Start of DATASET CONTENT
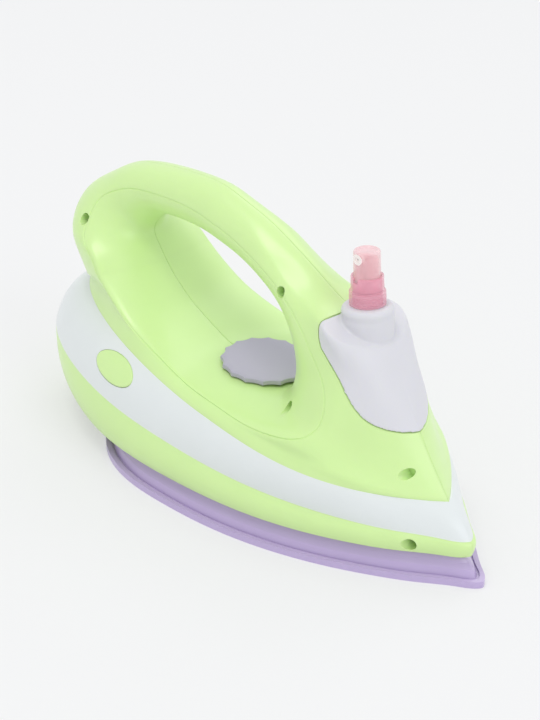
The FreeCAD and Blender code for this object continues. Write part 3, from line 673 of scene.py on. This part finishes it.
def cut_above(obj, drop):
    """Cut off what is above the bottle's sloping top, lowered by drop."""
    bm = bmesh.new()
    bm.from_mesh(obj.data)
    up = Vector((math.sin(TOP_SLOPE), 0, math.cos(TOP_SLOPE)))
    place = (Vector(TOP_POINT) - Vector((0, 0, drop))) * MM
    geometry = bm.verts[:] + bm.edges[:] + bm.faces[:]
    cut = bmesh.ops.bisect_plane(bm, geom=geometry, plane_co=place, plane_no=up,
                                 clear_outer=True)
    edges = [e for e in cut["geom_cut"] if isinstance(e, bmesh.types.BMEdge)]
    bmesh.ops.triangle_fill(bm, use_beauty=True, edges=edges)
    bmesh.ops.recalc_face_normals(bm, faces=bm.faces)
    bm.to_mesh(obj.data)
    bm.free()


def block(name, low, high, bevel):
    """Box with rounded upright corners."""
    bm = bmesh.new()
    bmesh.ops.create_cube(bm, size=1.0)
    for vert in bm.verts:
        for k in range(3):
            vert.co[k] = (low[k] if vert.co[k] < 0 else high[k]) * MM
    upright = [e for e in bm.edges if abs(e.verts[0].co.z - e.verts[1].co.z) > 1e-6]
    bmesh.ops.bevel(bm, geom=upright, offset=bevel * MM, segments=6, affect="EDGES")
    return to_object(name, bm)


def joined(name, objects):
    """One object of several loose ones, which are removed."""
    bm = bmesh.new()
    for obj in objects:
        bm.from_mesh(obj.data)
        bpy.data.objects.remove(obj)
    return to_object(name, bm)


def relaxed(obj, voxel, passes):
    """Turn overlapping forms into one closed skin with its edges softened."""
    applied(obj, "REMESH", "skin", mode="VOXEL", voxel_size=voxel * MM, adaptivity=0.0)
    return applied(obj, "SMOOTH", "soften", factor=0.5, iterations=passes)


def bottle_form(name, wall, drop, grow, keel_in, neck):
    """The body between the cheeks, its sloping top, its keel and its neck, as loose forms."""
    form = cheek_mesh(name + "_near", wall=wall, drop=drop)
    combine(form, mirrored(form, name + "_far"), "UNION")
    whole = copy_of(form, name + "_whole")
    combine(form, prism(name + "_prism", pocket_outline(grow), -REACH, REACH), "INTERSECT")
    cut_above(form, wall)
    low, high = KEEL
    keel = block(name + "_keel", [k + keel_in for k in low], [k - keel_in for k in high],
                 KEEL_CORNER - keel_in)
    cut_above(keel, wall + KEEL_TOP)
    combine(keel, whole, "INTERSECT")
    return joined(name, [form, keel, neck])


def water_bottle():
    neck = lathe("neck", NECK, PUMP_FOOT, PUMP_LEAN)
    bottle = bottle_form("bottle", 0.0, 0.0, -FIT, 0.0, neck)
    relaxed(bottle, SKIN_VOXEL, SKIN_PASSES)
    room = lathe("neck_room", NECK_ROOM, PUMP_FOOT, PUMP_LEAN)
    inner = bottle_form("bottle_room", BOTTLE_WALL, CORE_DROP, -FIT - BOTTLE_WALL, 1.8, room)
    relaxed(inner, ROOM_VOXEL, 1)
    combine(bottle, inner, "DIFFERENCE")
    combine(bottle, lathe("spout", SPOUT, PUMP_FOOT, PUMP_LEAN), "UNION")
    combine(bottle, lathe("bore", BORE, PUMP_FOOT, PUMP_LEAN), "DIFFERENCE")
    smooth(bottle)
    dress(bottle, bottle_white, "casing", "bottle_plastic", "water_bottle")


# ------------------------------------------------------------------ dial
DIAL_CENTRE = (0.6, 0.0, 53.4)
DIAL_TILT = math.radians(4.0)
DIAL_R = 20.2
DIAL_DIP = 1.15           # depth of a scallop
DIAL_T = 2.2
SCALLOPS = 16
PER_SCALLOP = 10          # points round each one
DIAL_SIDE = [(-DIAL_T, 0.3), (-DIAL_T + 0.3, 0.0), (-0.55, 0.0), (-0.16, 0.12),
             (0.0, 0.5), (0.0, 3.0)]        # height, inset of its scalloped rings
DIAL_FLAT_IN = 12.0       # inset of the round ring in the middle of its face
DIAL_SHAFT = [(0, -1), (4.0, -1), (4.0, -9.35), (1.4, -9.35), (1.4, -4), (0, -4)]


def dial():
    bm = bmesh.new()
    count = SCALLOPS * PER_SCALLOP
    rings = []
    for z, inward in DIAL_SIDE + [(0.0, DIAL_FLAT_IN)]:
        ring = []
        for k in range(count):
            turn = 2 * math.pi * k / count
            part = (k % PER_SCALLOP) / PER_SCALLOP
            depth = DIAL_DIP * (1 - (2 * part - 1) ** 2) if inward < DIAL_FLAT_IN else 0.0
            r = (DIAL_R - depth - inward) * MM
            ring.append(bm.verts.new((r * math.cos(turn), r * math.sin(turn), z * MM)))
        rings.append(ring)
    for a, b in zip(rings, rings[1:]):
        for k in range(count):
            n = (k + 1) % count
            bm.faces.new((a[k], a[n], b[n], b[k]))
    bm.faces.new(rings[0][::-1])
    bm.faces.new(rings[-1])
    bmesh.ops.recalc_face_normals(bm, faces=bm.faces)
    bmesh.ops.rotate(bm, verts=bm.verts, cent=(0, 0, 0),
                     matrix=Matrix.Rotation(DIAL_TILT, 3, "Y"))
    bmesh.ops.translate(bm, verts=bm.verts, vec=Vector(DIAL_CENTRE) * MM)
    face = to_object("dial_face", bm)
    shaft = lathe("dial_shaft", DIAL_SHAFT, DIAL_CENTRE, DIAL_TILT)
    piece = joined("dial_knob", [face, shaft])
    smooth(piece, 28.0)
    dress(piece, dial_lilac, "dial", "dial_plastic", "dial")


# ------------------------------------------------------------------ screw collar
COLLAR_R = 7.75
COLLAR_UPPER = [(7.6, 6.1), (7.2, 6.25), (7.02, 6.6), (6.9, 12.3), (6.8, 12.6), (6.15, 12.6)]
COLLAR_INSIDE = [(6.15, 6.8), (2.4, 6.8), (2.4, 5.25), (6.38, 5.25)]
RIBS = 5                  # fine rings round its lower step
FIRST_RIB = 1.3
RIB_PITCH = 0.72
RIB_DEPTH = 0.14
NOTCH = ((61.0, 5.5, 113.4), (63.5, 7.5, 117.0))     # one a side in its upper edge


def collar():
    wall = []
    for k in range(RIBS):
        foot = FIRST_RIB + RIB_PITCH * k
        wall += [(COLLAR_R, foot), (COLLAR_R - RIB_DEPTH, foot + 0.12),
                 (COLLAR_R - RIB_DEPTH, foot + 0.32), (COLLAR_R, foot + 0.44)]
    profile = ([(6.38, 0), (7.5, 0), (COLLAR_R, 0.25)] + wall + [(COLLAR_R, 5.7)]
               + COLLAR_UPPER + COLLAR_INSIDE)
    piece = lathe("screw_collar", profile, PUMP_FOOT, PUMP_LEAN)
    (x0, y0, z0), (x1, y1, z1) = NOTCH
    for low, high in ((-y1, -y0), (y0, y1)):
        combine(piece, block("notch", (x0, low, z0), (x1, high, z1), 0.3), "DIFFERENCE")
    smooth(piece, 25.0)
    dress(piece, rose_clear, "collar", "pink_collar_plastic", "pump_collar")


upper_shells()
water_bottle()
dial()
collar()


# ------------------------------------------------------------------ room
BACKDROP = (239, 239, 239)
FLOOR_GLOW = 0.55         # share of the floor's own tone that the camera sees
FLOOR_SIZE = 12.0         # m
SKY_TINT = (0.95, 0.97, 1.0, 1.0)
SKY_STRENGTH = 0.88
LAMP_TARGET = Vector((0, 0, 0.05))
LAMPS = (                 # name, place in m, size in m, watts, tint
    ("key", (-0.2, -0.45, 1.9), 0.6, 7.0, (1.0, 0.98, 0.95)),
    ("fill", (2.4, -0.2, 1.5), 1.4, 13.0, (0.95, 0.97, 1.0)),
    ("back", (-1.0, 2.2, 2.2), 1.6, 9.0, (1.0, 1.0, 1.0)),
)


def floor_paper():
    """Pale paper whose own tone is the backdrop's, with the object's soft shadow on it."""
    material = plastic("floor_paper", BACKDROP, 0.95, mottle=0.0)
    nodes = material.node_tree.nodes
    links = material.node_tree.links
    glow = nodes.new("ShaderNodeEmission")
    glow.inputs["Color"].default_value = srgb(*BACKDROP)
    path = nodes.new("ShaderNodeLightPath")
    share = nodes.new("ShaderNodeMath")
    share.operation = "MULTIPLY"
    share.inputs[1].default_value = FLOOR_GLOW
    links.new(path.outputs["Is Camera Ray"], share.inputs[0])
    mix = nodes.new("ShaderNodeMixShader")
    links.new(share.outputs["Value"], mix.inputs["Fac"])
    links.new(nodes["Principled BSDF"].outputs["BSDF"], mix.inputs[1])
    links.new(glow.outputs["Emission"], mix.inputs[2])
    links.new(mix.outputs["Shader"], nodes["Material Output"].inputs["Surface"])
    return material


def sky():
    """Soft even light, which the camera sees as the plain backdrop."""
    world = bpy.data.worlds.new("room")
    scene.world = world
    world.use_nodes = True
    nodes = world.node_tree.nodes
    links = world.node_tree.links
    nodes.clear()
    out = nodes.new("ShaderNodeOutputWorld")
    light = nodes.new("ShaderNodeBackground")
    light.inputs["Color"].default_value = SKY_TINT
    light.inputs["Strength"].default_value = SKY_STRENGTH
    seen = nodes.new("ShaderNodeBackground")
    seen.inputs["Color"].default_value = srgb(*BACKDROP)
    seen.inputs["Strength"].default_value = 1.0
    path = nodes.new("ShaderNodeLightPath")
    either = nodes.new("ShaderNodeMath")
    either.operation = "MAXIMUM"
    links.new(path.outputs["Is Camera Ray"], either.inputs[0])
    links.new(path.outputs["Is Transmission Ray"], either.inputs[1])
    mix = nodes.new("ShaderNodeMixShader")
    links.new(either.outputs["Value"], mix.inputs["Fac"])
    links.new(light.outputs["Background"], mix.inputs[1])
    links.new(seen.outputs["Background"], mix.inputs[2])
    links.new(mix.outputs["Shader"], out.inputs["Surface"])


def floor_and_lamps():
    bpy.ops.mesh.primitive_plane_add(size=FLOOR_SIZE, location=(0, 0, 0))
    floor = bpy.context.object
    floor.name = "floor"
    floor.data.materials.append(floor_paper())
    for name, place, size, power, tint in LAMPS:
        data = bpy.data.lights.new(name, "AREA")
        data.shape = "SQUARE"
        data.size = size
        data.energy = power
        data.color = tint
        lamp = bpy.data.objects.new(name, data)
        lamp.location = place
        lamp.rotation_euler = (LAMP_TARGET - Vector(place)).to_track_quat("-Z", "Y").to_euler()
        scene.collection.objects.link(lamp)


photo_camera()
sky()
floor_and_lamps()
End of DATASET CONTENT
EXERCISE REQUIREMENTS:
How many of the lines above include the string "part"? Reply with the number by itself.

RESULT FOR THIS EXERCISE:
3